Will there ever be a future for box sets in Shadow World or for I.C.E.? In the new world of digital media and print on demand, I doubt the economies work for such a product…but let’s use our imagination. I imagine 2 box sets, a final capstone on Terry’s work that completes the 2 main continents: Jaiman & Emer.

Box 1. Jaiman.

  1. Gazetteer Jaiman. Timeline, flora and fauna and politics and power overview.
  2. Jaiman Players Guide
  3. Jaiman I, the NW.
  4. Jaiman II, the NE.
  5. Jaiman III, the SE.
  6. Jaiman IV, the SW. .
  7. City Books. Lethys, Norek, Haalkitaine.
  8. Book of Adventures. Legacy of the Sea Drake and assorted adventures.
  9. Atlas Jaiman. maps and more maps.

Box 2. Emer.

  1. Gazetteer Emer. Timeline, flora and fauna and politics and power overview and more maps!
  2. Emer Players Guide
  3. Emer I
  4. Emer II
  5. Emer III
  6. Emer IV
  7. City Books. Eidolon + 2-3 others.
  8. Book of Adventures.
  9. Atlas Emer. maps, maps and more maps. GM maps, city maps, player maps, treasure maps. etc.

Looking that over, most of the work is already done and Terry probably has little incentive for one last re-write or re-org. But imagine a kickstarter campaign that funds this work and new artwork and lots and lots of maps. Would that be of interest to anyone? Plus it would cement both continents into final organized products with a TON of material for years of play. I can’t imagine Terry tackling another continent in a comprehensive way that took decades of work for Jaiman and Emer.

As stand alone books, there is well over $100+ in print products. As a kickstarter you could offer special maps, or similar incentives to tier pledges. What would you pay for that product? Finally, if you could group fund it and raise the capital, why not stat it for RMu. Tackle the whole thing once and for all.

In summation:

  1. What are your thoughts on the playability of SW material?
  2. Besides ME, have you used SW in other settings?
  3. Do you have a favorite box set from the Golden Age or something more recent?

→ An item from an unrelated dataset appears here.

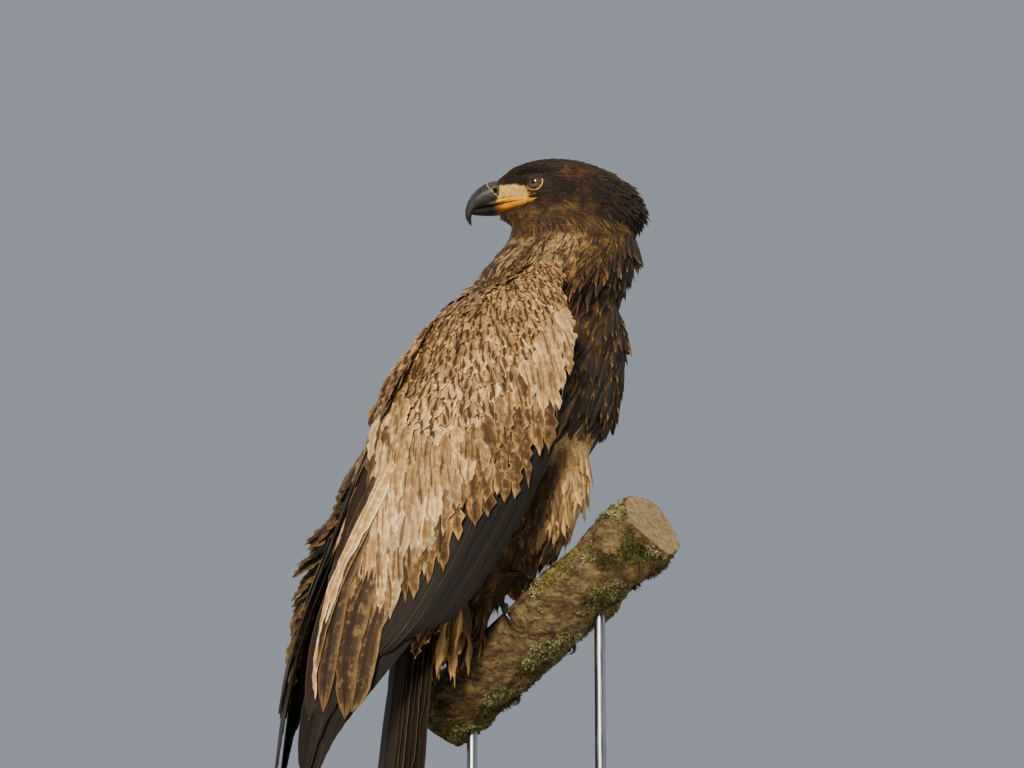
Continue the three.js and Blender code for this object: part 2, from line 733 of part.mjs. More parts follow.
// Stand: a turned disc and two rods that end in the branch
function base() {
  const outline = [
    [0, 0], [BASE_RADIUS - 2, 0], [BASE_RADIUS, 2], [BASE_RADIUS, 9], [BASE_RADIUS - 3, 11], [BASE_RADIUS - 5, 13],
    [BASE_RADIUS - 6, 17], [BASE_RADIUS - 11, BASE_HEIGHT], [0, BASE_HEIGHT],
  ];
  const rings = outline.slice(1, -1).map(([r, z]) => ring(vec(0, 0, z), vec(r, 0, 0), vec(0, r, 0), 40));
  return loft(rings);
}

function rod(w) {
  const top = branchAxis(w);
  const centre = top.clone().sub(vec(STAND_X, STAND_Y, 0));
  const high = top.z + LIFT - BRANCH_RADIUS * 0.4;
  return loft(
    [BASE_HEIGHT + GAP, high].map((z) =>
      ring(vec(centre.x, centre.y, z), vec(ROD_RADIUS, 0, 0), vec(0, ROD_RADIUS, 0), 20),
    ),
  );
}

// Assembly: each piece is cut clear of what it grows from
addNode("torso", torso(), darkPlumage);
const headBlank = joined([skull(), brow(1), brow(-1)]);
const eyes = [1, -1].map((side) => ball(eyeCentre(side), EYE_RADIUS, EYE_RADIUS, EYE_RADIUS, 12));
const eyeRoom = [1, -1].map((side) => ball(eyeCentre(side), EYE_RADIUS + GAP, EYE_RADIUS + GAP, EYE_RADIUS + GAP, 12));
const eyeWindows = [1, -1].map((side) =>
  ball(eyeCentre(side).addScaledVector(leftOfHead, side * 10).addScaledVector(forward, 3), 10.8, 10.8, 10.8, 14),
);
const headRimmed = joined([cutBy(headBlank, eyeWindows), lids(1), lids(-1)]);
const headSolid = cutBy(headRimmed, [...eyeRoom, upperBill(GAP), lowerBill(GAP * 1.6), gapeLip(GAP * 1.6)]);
addNode("head", headSolid, darkPlumage);
addNode("eye_left", eyes[0], eyeBrown);
addNode("eye_right", eyes[1], eyeBrown);
addNode("neck", cutBy(neck(), [torso(GAP), skull(GAP), lowerBill(GAP)]), darkPlumage);
const billUpper = cutBy(joined([upperBill(), gapeLip()]), [lowerBill(GAP), nostril(1), nostril(-1)]);
addNode("bill_upper", billUpper, darkHorn);
addNode("bill_lower", lowerBill(), darkHorn);

for (const [name, side] of [["left", 1], ["right", -1]]) {
  const clear = [torso(GAP), neck(GAP)];
  addNode("wing_" + name, cutBy(wing(side), clear), palePlumage);
  const footSolid = cutBy(foot(side), [thigh(side, GAP), perch(GAP)]);
  addNode("foot_" + name, footSolid, yellowSkin);
  addNode("thigh_" + name, cutBy(thigh(side), [torso(GAP), wing(side), perch(GAP)]), palePlumage);
  TOES.forEach((shape, i) => {
    addNode("claw_" + name + "_" + (i + 1), cutBy(claw(side, shape), [toe(side, shape, GAP), perch(GAP)]), blackHorn);
  });
}

addNode("tail", cutBy(tail(), [torso(GAP)]), flightPlumage);
const boughRoom = perch(GAP).translate([-STAND_X, -STAND_Y, LIFT]);
addNode("perch", perch(), bark);
addNode("stand_base", base(), wood, group);
[-66, 150].forEach((w, i) => addNode("stand_rod_" + (i + 1), cutBy(rod(w), [boughRoom]), steel, group));

export default group;
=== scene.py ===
# A young bald eagle, life size, resting on a cut length of bough that a turned stand holds up
import json
import math

import bmesh
import bpy
import numpy as np
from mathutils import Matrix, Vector, noise
from mathutils.bvhtree import BVHTree

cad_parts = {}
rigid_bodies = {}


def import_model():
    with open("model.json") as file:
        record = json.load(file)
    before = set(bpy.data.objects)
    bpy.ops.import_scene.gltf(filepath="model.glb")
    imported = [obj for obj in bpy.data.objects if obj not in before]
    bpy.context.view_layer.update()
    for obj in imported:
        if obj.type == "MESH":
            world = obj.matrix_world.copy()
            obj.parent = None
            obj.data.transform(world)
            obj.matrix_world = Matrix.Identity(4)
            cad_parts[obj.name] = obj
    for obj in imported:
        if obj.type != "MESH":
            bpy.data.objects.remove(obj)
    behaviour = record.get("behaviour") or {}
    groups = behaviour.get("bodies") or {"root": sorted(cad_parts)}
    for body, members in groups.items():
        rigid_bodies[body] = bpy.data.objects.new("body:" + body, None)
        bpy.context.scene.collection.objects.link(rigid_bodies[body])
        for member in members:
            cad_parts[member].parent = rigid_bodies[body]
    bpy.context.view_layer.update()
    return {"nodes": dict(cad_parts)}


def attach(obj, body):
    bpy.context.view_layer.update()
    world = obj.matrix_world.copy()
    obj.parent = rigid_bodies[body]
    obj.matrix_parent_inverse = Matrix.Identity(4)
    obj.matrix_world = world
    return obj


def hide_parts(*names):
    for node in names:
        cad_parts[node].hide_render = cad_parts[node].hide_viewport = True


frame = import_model()
nodes = frame["nodes"]
bodyPlace = np.array([45.0, 22.0, 552.0])  # the middle of the breast, in millimetres of the frame


def toFrame(points):  # from millimetres about the breast to metres of the frame
    return (np.asarray(points, float) + bodyPlace) / 1000


def toBody(points):
    return np.asarray(points, float) * 1000 - bodyPlace


def unit(v):
    return v / np.maximum(np.linalg.norm(v, axis=-1, keepdims=True), 1e-9)


def ease(low, high, x):  # 0 below low, 1 above high, smooth between
    t = np.clip((np.asarray(x, float) - low) / (high - low), 0, 1)
    return t * t * (3 - 2 * t)


def blend(a, b, t):
    return np.asarray(a, float) + (np.asarray(b, float) - np.asarray(a, float)) * t


def paint(code):  # a colour as it is seen, turned into the light it gives back
    c = np.array([int(code[i : i + 2], 16) for i in (0, 2, 4)]) / 255
    return np.where(c <= 0.04045, c / 12.92, ((c + 0.055) / 1.055) ** 2.4)


def rgba(code):
    return (*paint(code), 1.0)


def profile(pairs):  # a smooth curve through the pairs
    x, y = np.array(pairs, float).T
    n = np.arange(len(x))
    low, high = np.maximum(n - 1, 0), np.minimum(n + 1, len(x) - 1)
    slope = (y[high] - y[low]) / (x[high] - x[low])

    def at(t):
        t = np.clip(t, x[0], x[-1])
        i = np.clip(np.searchsorted(x, t, side="right") - 1, 0, len(x) - 2)
        w = x[i + 1] - x[i]
        u = (t - x[i]) / w
        return (
            (2 * u**3 - 3 * u**2 + 1) * y[i]
            + (u**3 - 2 * u**2 + u) * w * slope[i]
            + (3 * u**2 - 2 * u**3) * y[i + 1]
            + (u**3 - u**2) * w * slope[i + 1]
        )

    return at


def curveThrough(points):  # a smooth curve through points in space, for t from 0 to 1
    p = np.array(points, float)
    p = np.vstack([2 * p[0] - p[1], p, 2 * p[-1] - p[-2]])
    gaps = np.sqrt(np.linalg.norm(np.diff(p, axis=0), axis=1))

    def at(t):
        t = np.clip(np.asarray(t, float), 0, 1) * (len(p) - 3)
        i = np.clip(t.astype(int), 0, len(p) - 4)
        u = (t - i)[..., None]
        a, b, c, d = p[i], p[i + 1], p[i + 2], p[i + 3]
        g0, g1, g2 = (gaps[i + k][..., None] for k in range(3))
        m1 = ((b - a) / g0 - (c - a) / (g0 + g1) + (c - b) / g1) * g1
        m2 = ((c - b) / g1 - (d - b) / (g1 + g2) + (d - c) / g2) * g1
        return b + m1 * u + (-3 * b + 3 * c - 2 * m1 - m2) * u**2 + (2 * b - 2 * c + m1 + m2) * u**3

    return at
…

7 Replies to “Rolemaster game settings and Shadow World boxed sets.”

  1. JDale noted just a few days ago that someone has taken up the challenge of a Shadow World conversion for RMU. I don’t know who it is, but I look forward to that.

    I think of and use Shadow World as primarily a world/regional setting. I think it works best for people who want a full realized world, with maps and a history and kingdoms and encounter charts, but who write their own adventures. I think D&D does better with the ‘on rails’ adventures, with their boxes of text to read to players and all that. This I think is why Quellbourne is so popular: it added a bit of that to Shadow World.

    Personally, I strip out the sci-fi elements when I use Shadow World, other than in the most generic sense of an awareness that the Lords of Essence once travelled between worlds. My players don’t usually like to mix fantasy with sci-fi.

    1. I quite like the sci-fi elements of Shadow World, but there is now a problem with them. They’re based on Spacemaster, and it seems unlikely there will be a SMu any time in the forseable future. Which makes them a bit harder to run.

      1. Interesting, do you think that is perceptual or an actual rule issue? I’ve never referred to SM to use SW tech and besides some references to the broader universe, I think Terry writes technology with RM rules as well.

        1. I’ve used the SM rules quite a bit for Shadow World. Back when I retained the sci-fi elements, I used it for some Krylite tech; the psion rules can easily be ported into RM; and of course the SM grenade rules are great for whenever a player wants to throw some burning oil. But more often I’ve used them when playing a Spacemaster campaign, with the players landing on Kulthea (and seeing real Essence magic for the first time!).

          There has been some talk about a SMu in the future, but yes, that won’t be for a long time if it ever happens. So it might be best for now, if you want to use SM stuff in RMU, to convert it to RMU rules first. It shouldn’t really be too hard: the armor types are different, but can be translated pretty easily (especially since RMU enables armor by the piece).

        2. I seem to recall a discussion with Terry in the forums about SM. Specifically, I think the critical tables were mentioned, but perhaps some other material as well.

  2. SW is good for some groups, and I think it’s best-suited for experienced GMs because of its level of detail (both what it covers and what it leaves out). If you’re just starting out, my impression is the whole of SW is just too big for a new GM to handle. And if you’re trying to bring in new players that’s a problem.

    I always enjoyed Greyhawk, because Gary gave you enough high-level stuff to flesh out the details on your own and it felt pure fantasy to me. The SciFi elements in SW were usually a turn-off to my groups, and honestly it always felt too big to be useful. Greyhawk focused on a smaller area, leaving enough options for GMs to add their own stuff if they wanted. Gary was also really good at detailing kingdoms, their rivalries, and other information you could use to either flesh them out or come up with great adventure hooks. Games Workshop deserves mention, too, for the quality of their Old World stuff. It doesn’t leave as much room for GMs, but if you want a setting you can just drop a party into and go it’s hard to beat (so long as you agree with the setting parameters, of course).

    Honestly, though, my favorite box sets tend to come from non-fantasy settings. FASA did some really nice stuff for its version of Star Trek, and Cyberpunk also had great world products (the same can be said for Judge Dredd, even though most of those are in book form instead of what you’d call box sets).